Oh and I have applied for early declaration of suitability to make sure I can actually get admitted to practice – it would be a shame to do the PLT/GDLP only to be told I’m so not decent enough … but again, no pressure at all, it wasn’t hard to do a Statutory Declaration and confess I’ve not been all glowing and positive about the law on this lil blog (sigh … honesty is a curse, yes? ).
Then there’s a couple of other things which I have discussed on the blog (from memory) and with the WA Legal Profession Complaints Committee (definitely) but I didn’t talk to my friends about it while our case was happening … so I’ve been oversharing but keeping things secret which sounds really stupid when you put it like that haha. But I had to have a couple of character references to go with the application and I wanted to tell the people (giving the references) in person about what I was confessing to in the Stat Dec since I hadn’t discussed it with them before. They have to say they know about the ‘thing’ I’m admitting to having done and if I haven’t told them then that’s a bad thing … and I don’t do bad that good so ……… oh God that sounds so convoluted hahaha – sorry to make you read that, but it has been worrying me because to me it’s such a big, big thing and it brought the worst aspects of our case back to the fore … which sucks but at least I know I’ve almost recovered from the ordeal – and this should give others hope at least . And the mysterious ‘thing’ is I believe I lied, and I hate lying, and other than social lies I tend to not do it (why yes, I really am 21, since you ask) … so there, oversharing continues but dem’s the breaks .
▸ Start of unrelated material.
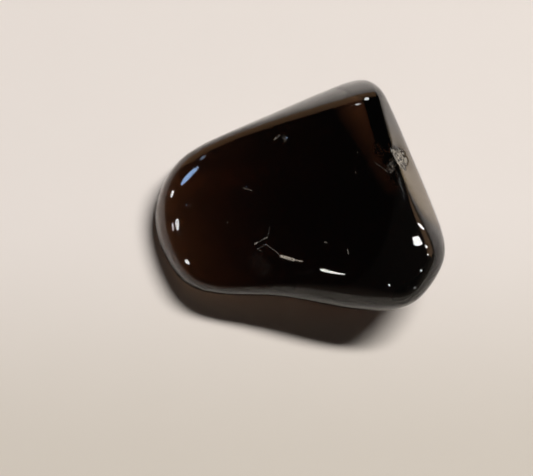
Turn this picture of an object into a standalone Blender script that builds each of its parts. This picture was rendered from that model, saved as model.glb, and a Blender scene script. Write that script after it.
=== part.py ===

… and that’s you all caught up with what’s been happening in my world. I’ve been busy, stressed, blessed and doing my best to go with the flow. Who knows what tomorrow will bring? I’m still making plans and hopefully some of those will come off spectacularly well … I’m just glad I’m still here to watch the world go by and I intend to shake the living shit out of life while I still can.
Have a great day, hope life hasn’t sucked the joy out of you, will hopefully not leave it so long to give you the next riveting update. Hopefully I will find the time to write about the Royal Commission into banking kerfuffle … that has been an epic thingy for a while now, and you’d think I’d be all over it on here. I will get back into the fray shortly – with all guns blazing I imagine … we’ll see.